Limits and Practical Concerns

Running AI locally does not remove all problems. Voice-based interaction raises privacy questions, especially around how speech data is stored. Public play environments introduce background noise that can degrade recognition accuracy. Low-end devices may still struggle with latency, and continuous processing can affect battery life.

Research based on surveys of game developers and interviews with conversational UI experts points to several mitigation strategies. These include using hybrid on-device models tuned for noisy input, offering clear privacy controls, and supporting offline modes by default. Inclusive testing across different devices and player groups is also critical, as is weighing the benefits of deeper emotional engagement against risks such as unintended voice data exposure.

What Comes Next

Despite these constraints, the direction is clear. Local models like Llama and Gemma make it possible to personalize dialogue based on play history, choices, and behavior, even in short mobile sessions. Long-term memory, adaptive narratives, and speech interaction are moving from experiments to deployable features.

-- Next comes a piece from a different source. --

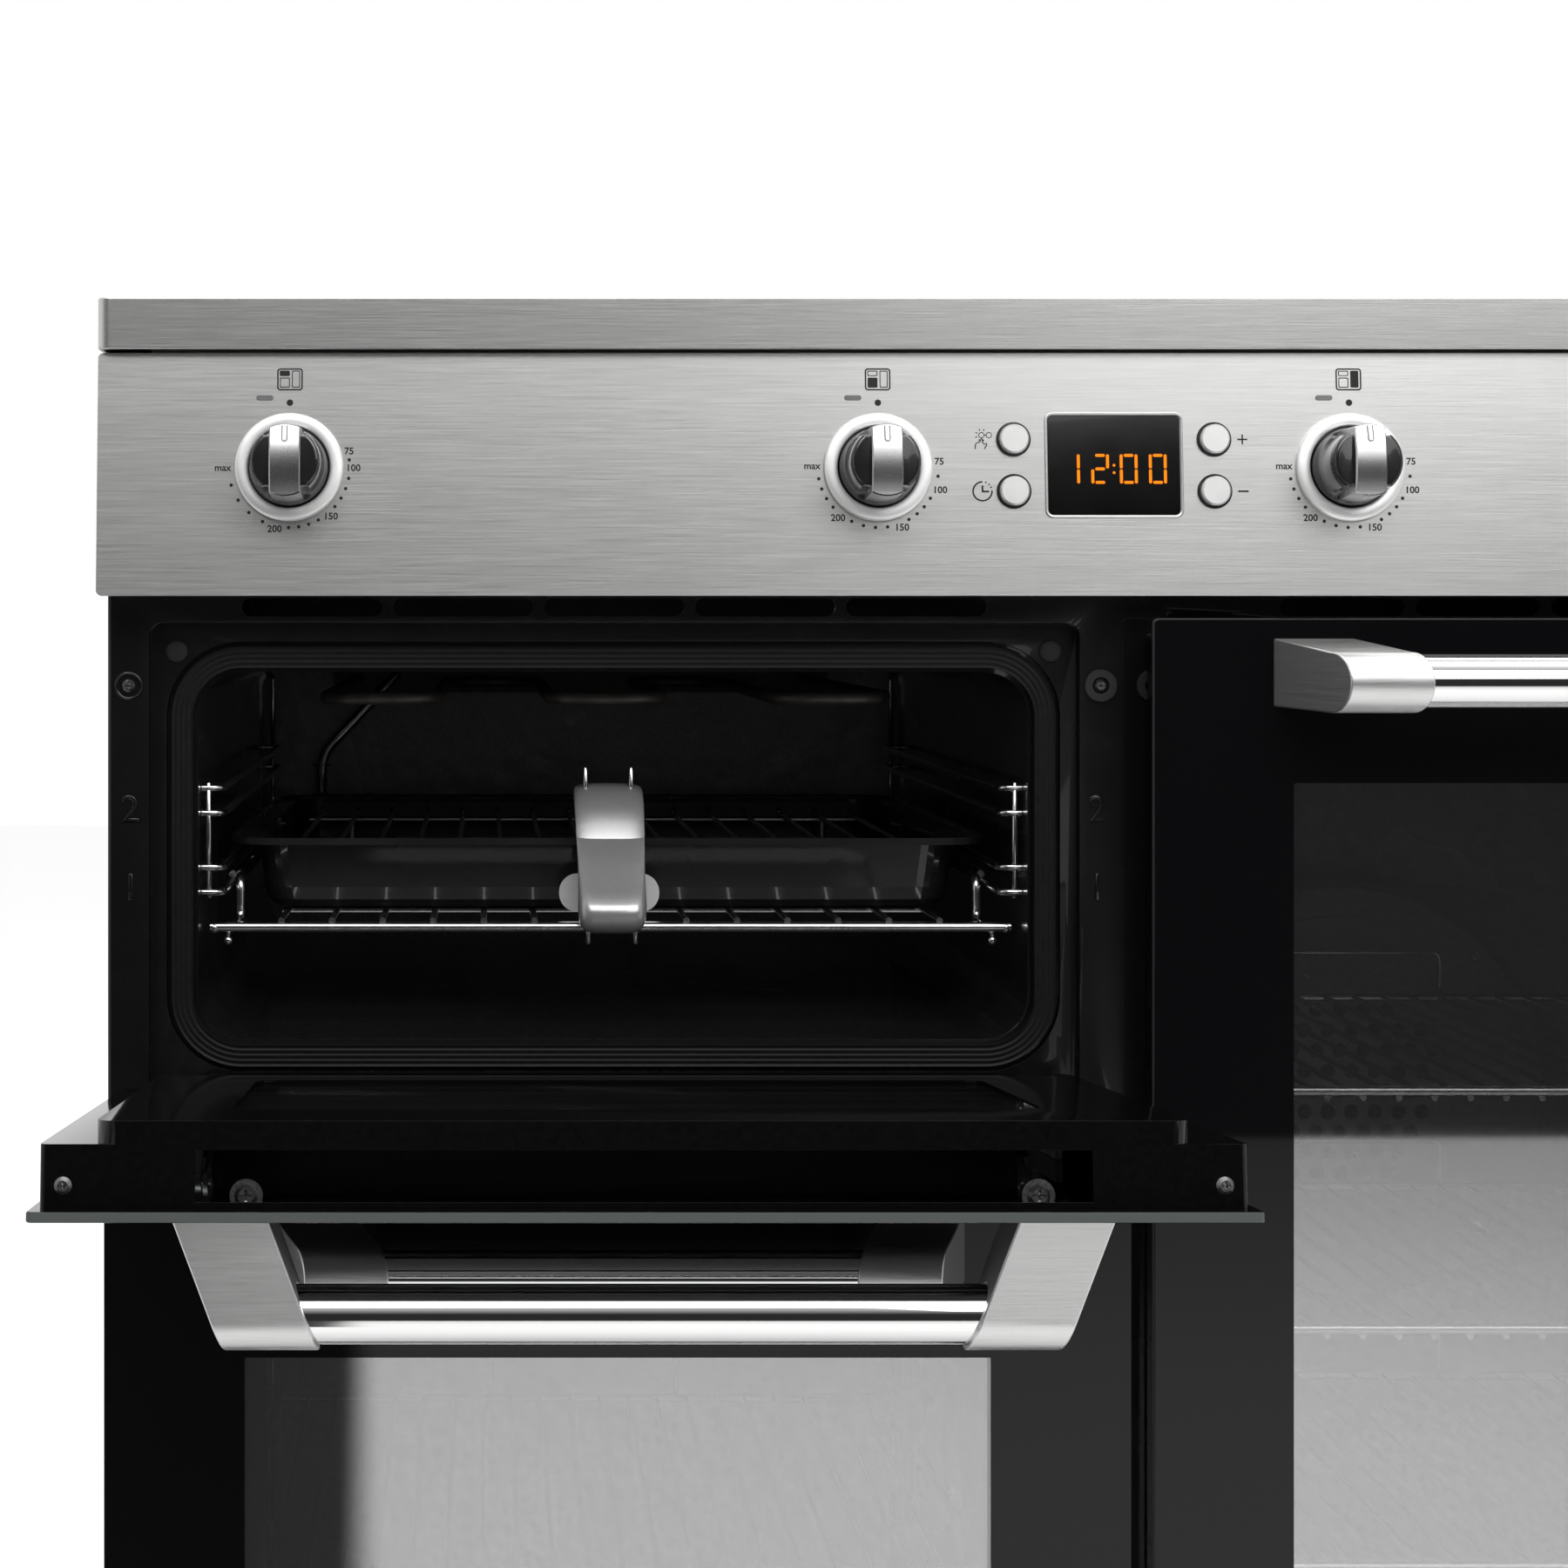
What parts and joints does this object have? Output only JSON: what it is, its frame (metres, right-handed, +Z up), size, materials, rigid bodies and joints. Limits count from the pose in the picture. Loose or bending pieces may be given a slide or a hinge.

Progress in speech recognition is also expanding support for different languages and accents, which matters for global mobile audiences. Ethical use and hardware limits remain open issues, but the underlying capability is now established.

Conclusion

On-device AI is changing how mobile games handle conversation. With models such as Llama 3.2 and Gemma, NPCs no longer have to rely on scripts or remote servers. The Mantella mod shows what is possible when dialogue is generated locally, remembered over time, and tied to in-game actions. Industry interest, including upcoming Arm GDC sessions, suggests this approach is moving toward mainstream adoption.

If developers address privacy, noise, and power constraints carefully, local AI can make mobile characters more responsive and consistent without turning games into network-dependent services. The result is not a new genre, but a quieter shift: games that listen, respond, and remember, even when played in short bursts on a phone.